A disc is rotating with an angular velocity ${\omega }_o$. A constant retarding torque is applied on it to stop the disc. The angular velocity becomes $\frac{{\omega }_o}{2}$ after $n$ rotations. How many more rotations will it make before coming to rest?

• A. $\frac{n}{4}$
• B. $\frac{n}{5}$
• C. $\frac{n}{2}$
• D. $\frac{n}{3}$

Answer 1

The correct option is D $\frac{n}{3}$

For first case,
Initial angular velocity, ${\omega }_i={\omega }_o$
Final angular velocity, ${\omega }_f=\frac{{\omega }_o}{2}$
Since, torque is constant.
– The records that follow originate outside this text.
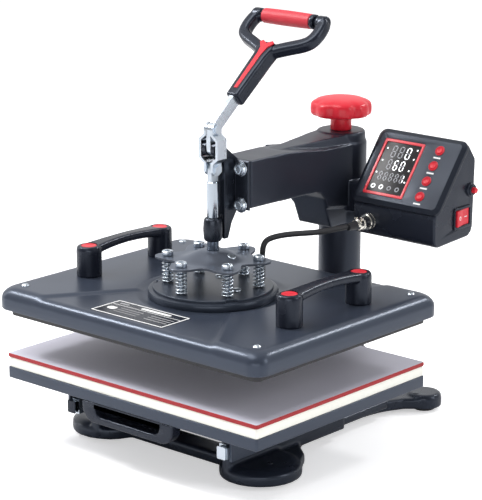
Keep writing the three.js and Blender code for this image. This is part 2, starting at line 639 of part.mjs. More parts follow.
add('base_frame', baseFrame(), BASE_BLACK);
for (const [side, sign] of sides) {
  add(`foot_front_${side}`, rubberFoot(sign * FRONT_FOOT.x, FRONT_FOOT.y, 34), RUBBER);
  add(`foot_rear_${side}`, rubberFoot(sign * REAR_FOOT.x, REAR_FOOT.y, 14), RUBBER);
  add(`slide_outer_${side}`, sign > 0 ? outerRail() : mirrored(outerRail()), ZINC);
  add(`slide_inner_${side}`, sign > 0 ? innerRail() : mirrored(innerRail()), ZINC);
}
add('drawer_frame', drawerFrame(), SLATE);
add('pull_handle', pullHandle(), BLACK_PLASTIC);
add('lower_plate', lowerLayer(4, LOWER.bottom, LOWER.top, 0.8), SLATE);
add('foam_pad', lowerLayer(3, LOWER.top + GAP, LOWER.padTop, 0, 0.5), FOAM);
add('silicone_sheet', lowerLayer(3, LOWER.padTop + GAP, LOWER.sheetTop, 0), SHEET);

add('column', column(), CASTING);
add('arm_casting', armCasting(), CASTING);
bracketBoltPlaces().forEach(([x, z], i) => add(`bracket_bolt_${i + 1}`, bracketBolt(x, z), ZINC));
add('pressure_knob', pressureKnob(), RED_PLASTIC);
add('pressure_screw', rod(7.6, vec(0, COLUMN.y, 215), vec(0, COLUMN.y, 355.5)), ZINC);

// The toggle, the spider and the mounting disc share the plunger's axis.
const toggle = new THREE.Group();
toggle.position.y = AXIS_Y;
toggle.add(piece('guide_bracket', guideBracket(), BLACK_PLASTIC));
toggle.add(piece('plunger_guide', plungerGuide(), BLACK_PLASTIC));
toggle.add(piece('lever_pivot_bolt', rod(PIN.radius, vec(-9.9, 0, PIVOT_Z), vec(9.9, 0, PIVOT_Z)), ZINC));
toggle.add(piece('lever_bar', leverBar(), ZINC));
toggle.add(piece('link_yoke', linkYoke(), ZINC));
toggle.add(piece('plunger_shaft', plungerShaft(), CHROME));
toggle.add(piece('spider_plate', spiderPlate(), BLACK_PLASTIC));
toggle.add(piece('mounting_disc', mountingDisc(), BLACK_PLASTIC));
springBoltPlaces().forEach(([x, y], i) => {
  toggle.add(piece(`spring_bolt_${i + 1}`, springBolt(x, y), ZINC));
  toggle.add(piece(`spring_${i + 1}`, spring(x, y), ZINC));
});
const handle = new THREE.Group();
handle.position.set(0, STEM.y, STEM.z);
handle.rotation.x = rad(STEM.lean);
handle.add(piece('handle_frame', handleFrame(), BLACK_PLASTIC));
handle.add(piece('handle_grip', handleGrip(), RED_PLASTIC));
toggle.add(handle);
press.add(toggle);

add('platen_housing', platenHousing(), SLATE);
add('heater_plate', heaterPlate(), ALUMINIUM);
for (const [side, sign] of sides) {
  add(`side_handle_${side}`, sideHandle(sign * SIDE_HANDLE.x), BLACK_PLASTIC);
}

add('control_box_shell', controlBoxShell(), BLACK_PLASTIC);
const panel = new THREE.Group();
panel.position.set((BOX.left + BOX.right) / 2, (BOX.lipY + BOX.crestY) / 2, (BOX.lipZ + BOX.crestZ) / 2);
panel.rotation.x = Math.atan2(BOX.crestZ - BOX.lipZ, BOX.crestY - BOX.lipY);
panel.add(piece('control_panel', controlPanel(), BLACK_PLASTIC));
panel.add(piece('display_window', displayWindow(), SCREEN));
panel.add(piece('circuit_board', circuitBoard(), BOARD));
buttonHeights().forEach((y, i) => panel.add(piece(`button_${i + 1}`, pressButton(y), RED_PLASTIC)));
press.add(panel);
add('power_rocker', powerRocker(), RED_PLASTIC);
add('reset_button', resetButton(), RED_PLASTIC);
add('cable_connector', cableConnector(), ZINC);
add('heater_cable', heaterCable(), RUBBER);

press.position.y = -FOOTPRINT_Y;

export default press;
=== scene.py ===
"""Looks of a swing-away heat press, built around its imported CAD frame. Shapes are in millimetres."""

from math import atan2, cos, hypot, pi, radians, sin

import bmesh
import bpy
from mathutils import Matrix, Vector


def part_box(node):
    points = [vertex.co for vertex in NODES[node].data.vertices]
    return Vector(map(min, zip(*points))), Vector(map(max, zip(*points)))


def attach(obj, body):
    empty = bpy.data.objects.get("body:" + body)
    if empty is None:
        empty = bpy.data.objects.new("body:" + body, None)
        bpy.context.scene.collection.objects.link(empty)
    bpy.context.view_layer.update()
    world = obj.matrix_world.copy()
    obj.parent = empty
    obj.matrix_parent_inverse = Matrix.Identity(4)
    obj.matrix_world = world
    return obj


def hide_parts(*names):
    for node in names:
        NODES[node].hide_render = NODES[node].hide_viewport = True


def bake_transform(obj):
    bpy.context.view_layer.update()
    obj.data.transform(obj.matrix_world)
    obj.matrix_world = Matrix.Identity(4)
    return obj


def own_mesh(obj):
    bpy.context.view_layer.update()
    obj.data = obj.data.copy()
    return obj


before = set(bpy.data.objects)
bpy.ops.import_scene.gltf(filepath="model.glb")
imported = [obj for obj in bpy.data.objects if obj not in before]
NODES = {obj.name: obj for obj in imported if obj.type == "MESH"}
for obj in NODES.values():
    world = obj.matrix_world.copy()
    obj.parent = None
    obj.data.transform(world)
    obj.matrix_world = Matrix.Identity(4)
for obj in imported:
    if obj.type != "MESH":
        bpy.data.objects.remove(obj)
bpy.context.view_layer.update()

MM = 0.001
SCENE = bpy.context.scene
CORNERS = [(1, 1), (-1, 1), (-1, -1), (1, -1)]

# The shapes below are measured from the floor under the centre of the lower platen.
PLATE_LOW, PLATE_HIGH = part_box("lower_plate")
ORIGIN = Vector((0, (PLATE_LOW.y + PLATE_HIGH.y) / 2 / MM, 0))


def box(node):
    """Lowest and highest corners of a CAD node."""
    return [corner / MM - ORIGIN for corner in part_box(node)]


def low(node):
    return box(node)[0]


def high(node):
    return box(node)[1]


def middle(node):
    return (low(node) + high(node)) / 2


# ---- places taken from the frame
AXIS_Y = middle("plunger_shaft").y
COLUMN_Y = middle("column").y
PIVOT_Z = middle("lever_pivot_bolt").z
HEAD = middle("platen_housing")
HOUSING_LOW, HOUSING_HIGH = box("platen_housing")
BOLTS = [middle(f"spring_bolt_{i}") for i in range(1, 7)]
STEM_LEAN = radians(39.3)  # the handle stem above the horizontal
STEM_FOOT = Vector((0, 33.9, 395.2))
PANEL_SLOPE = atan2(338 - 262, 239 - 180)
VIEW_AZIMUTH, VIEW_ELEVATION = radians(41.53), radians(14.96)
CAMERA_PLACE, LENS, SENSOR = Vector((1.610, -1.7728, 0.8677)), 158.4, 36  # metres, then millimetres
PANEL_CENTRE = Vector((114, 209.5, 300))
GLASS = (-20, -1)  # middle of the display on the panel, as are the buttons below
BUTTON_X = 31
BUTTON_HEIGHTS = [30.5 - 20 * k for k in range(4)]
BOX_SIDE = 173  # the control box's right face


# ---- mesh tools
def at(x, y, z):
    return Matrix.Translation((x, y, z))


ON_COLUMN, ON_AXIS = at(0, COLUMN_Y, 0), at(0, AXIS_Y, 0)


def spun(degrees, axis):
    return Matrix.Rotation(radians(degrees), 4, axis)


def smoothstep(value, start, end):
    """0 before start, 1 after end, and eased between them."""
    t = min(1, max(0, (value - start) / (end - start)))
    return t * t * (3 - 2 * t)


def arc(centre, radius, start, end, steps=8):
    """Points on a circle, from one angle to another in degrees."""
    cu, cv = centre
    angles = [radians(start + (end - start) * i / steps) for i in range(steps + 1)]
    return [(cu + radius * cos(a), cv + radius * sin(a)) for a in angles]


def rounded_box(width, height, corner, centre=(0, 0), steps=6):
    """Outline of a rectangle with round corners, anticlockwise."""
    u, v = width / 2 - corner, height / 2 - corner
    cu, cv = centre
    outline = []
    for k, (su, sv) in enumerate(CORNERS):
        outline += arc((cu + su * u, cv + sv * v), corner, 90 * k, 90 * k + 90, steps)
    return outline


def circle(radius, steps=12, centre=(0, 0)):
    return arc(centre, radius, 0, 360 - 360 / steps, steps - 1)


def polar(radius, angle, z, x=0, y=0):
    return Vector((x + radius * cos(angle), y + radius * sin(angle), z))


def smooth_path(points, steps=6):
    """A Catmull-Rom curve through the points."""
    points = [Vector(p) for p in points]
    padded = [2 * points[0] - points[1], *points, 2 * points[-1] - points[-2]]
    path = []
    for a, b, c, d in zip(padded, padded[1:], padded[2:], padded[3:]):
        for i in range(steps):
            t = i / steps
            path.append(0.5 * (2 * b + (c - a) * t + (2 * a - 5 * b + 4 * c - d) * t * t
                               + (3 * b - a - 3 * c + d) * t ** 3))
    return path + [points[-1]]


def linked(name, data):
    """A new object in the scene that holds the data."""
    obj = bpy.data.objects.new(name, data)
    SCENE.collection.objects.link(obj)
    return obj


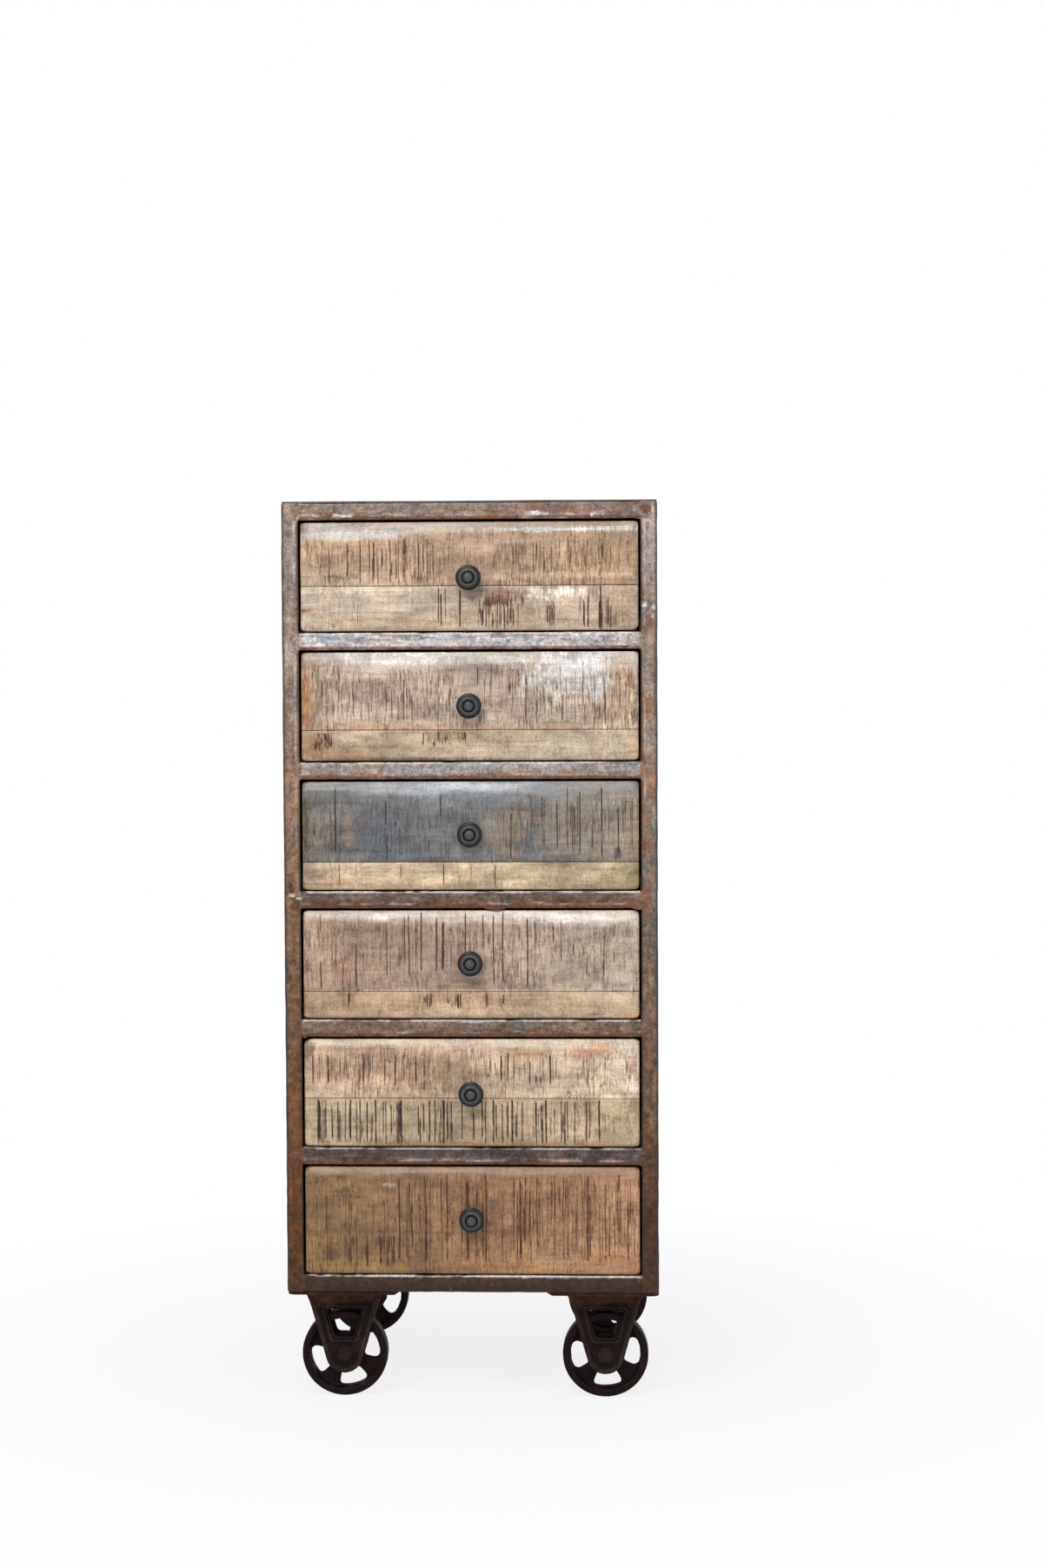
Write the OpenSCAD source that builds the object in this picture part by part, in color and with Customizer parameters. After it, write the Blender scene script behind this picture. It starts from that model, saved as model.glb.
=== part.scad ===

Therefore,
$\alpha =$ constant and also negative in nature as torque is retarding the motion.
We can apply,
$\Rightarrow {\omega }_f^2={\omega }_i^2-2\alpha \Delta \theta$
$\Rightarrow {\left(\frac{{\omega }_o}{2}\right)}^2={\omega }_o^2-2\alpha \Delta \theta$
$\Rightarrow \Delta \theta =\frac{3{\omega }_o^2}{8\alpha }$
So, number of rotations,
$n=\frac{\frac{3{\omega }_o^2}{8\alpha }}{2\pi }=\frac{3{\omega }_o^2}{16\pi \alpha }$
[one rotation $=2\pi$]
$\alpha =\frac{3{\omega }_o^2}{16\pi n}$ ..............(1)
Now,
For second case,
Initial angular velocity, ${\omega }_i=\frac{{\omega }_o}{2}$
Final angular velocity, ${\omega }_f=0$
We can apply,
$\Rightarrow {\omega }_f^2={\omega }_i^2-2\alpha \Delta \theta$
$\Rightarrow 0={\left(\frac{{\omega }_o}{2}\right)}^2-2\alpha \Delta {\theta }^{{}^{\prime }}$
$\Rightarrow 2\alpha \Delta {\theta }^{{}^{\prime }}=\frac{{\omega }_o^2}{4}$
$\Rightarrow 2\times \frac{3{\omega }_o^2}{16\pi n}\times \Delta {\theta }^{{}^{\prime }}=\frac{{\omega }_o^2}{4}$
[from (1)]
$\Rightarrow \Delta {\theta }^{{}^{\prime }}=\frac{2\pi n}{3}$
So, number of rotations,
$n^{{}^{\prime }}=\frac{\frac{2\pi n}{3}}{2\pi }=\frac{n}{3}$